By this stage in our educational series, you may be starting to wonder how the stock exchange became the enterprise it is today, perhaps why it even exists at all.
After all, you could easily buy a share in your cousin's fishing business, your nephew's web design studio, or start up a business of your own if you had the inclination - all with no need for any stock exchange.
One way or another, stock exchanges have been around for hundreds of years, with each market serving exactly the same purpose. They link people who have surplus money with groups of people who need it.
The stock exchange is simply an efficient way of shuffling around society's resources to enterprises that will use them to build wealth or, more accurately, to try to build wealth.
Each transaction has three main players: you the shareholder, the company, and the stockbrokers who facilitate and advise on the handing over of money, for which they earn commissions.
The stock exchange makes it all formal and legal, allowing share purchases and sales to be recorded and settled.

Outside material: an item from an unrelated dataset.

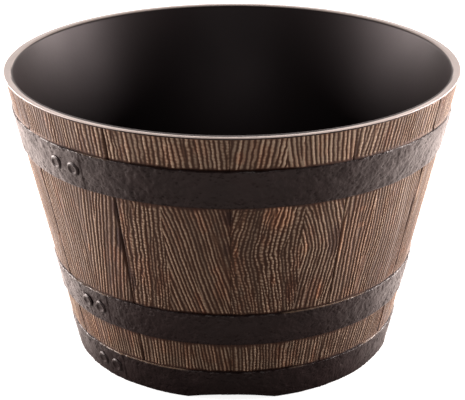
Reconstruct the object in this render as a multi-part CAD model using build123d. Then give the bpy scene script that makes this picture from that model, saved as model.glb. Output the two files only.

ASIC provides oversight, including the set of rules and regulations, to keep things reasonably sane. This includes different forms of protection for shareholders.
Of course, the stock exchange didn't just appear one day out of thin air. In fact, some of the earliest financial instruments were not shares at all but government bonds.
The Crusades that swept across Europe between the 11th and 13th centuries were partly financed by bonds - although the payoff to lenders was not always in cash like it is today, but in land and favours.
Just as governments were finding that bonds were a great way to raise cash, companies started to offer investors equity or part ownership in their own projects. Grand voyages involving mysterious spices and exotic ports would be set up, completed, and investors would get their principal back, plus or minus their return.
The whole thing was a bit clumsy until someone twigged that there wasn't much point in giving everyone's money back after each project - the company would only be asking for it again anyway - and modern companies slowly evolved along with share trading.
The first official stock exchange was opened in Amsterdam in the 17th century and the first company to trade its shares was the Dutch East India Company in 1602.
However, it wasn't until the industrial revolution that equity investment became a formalised activity.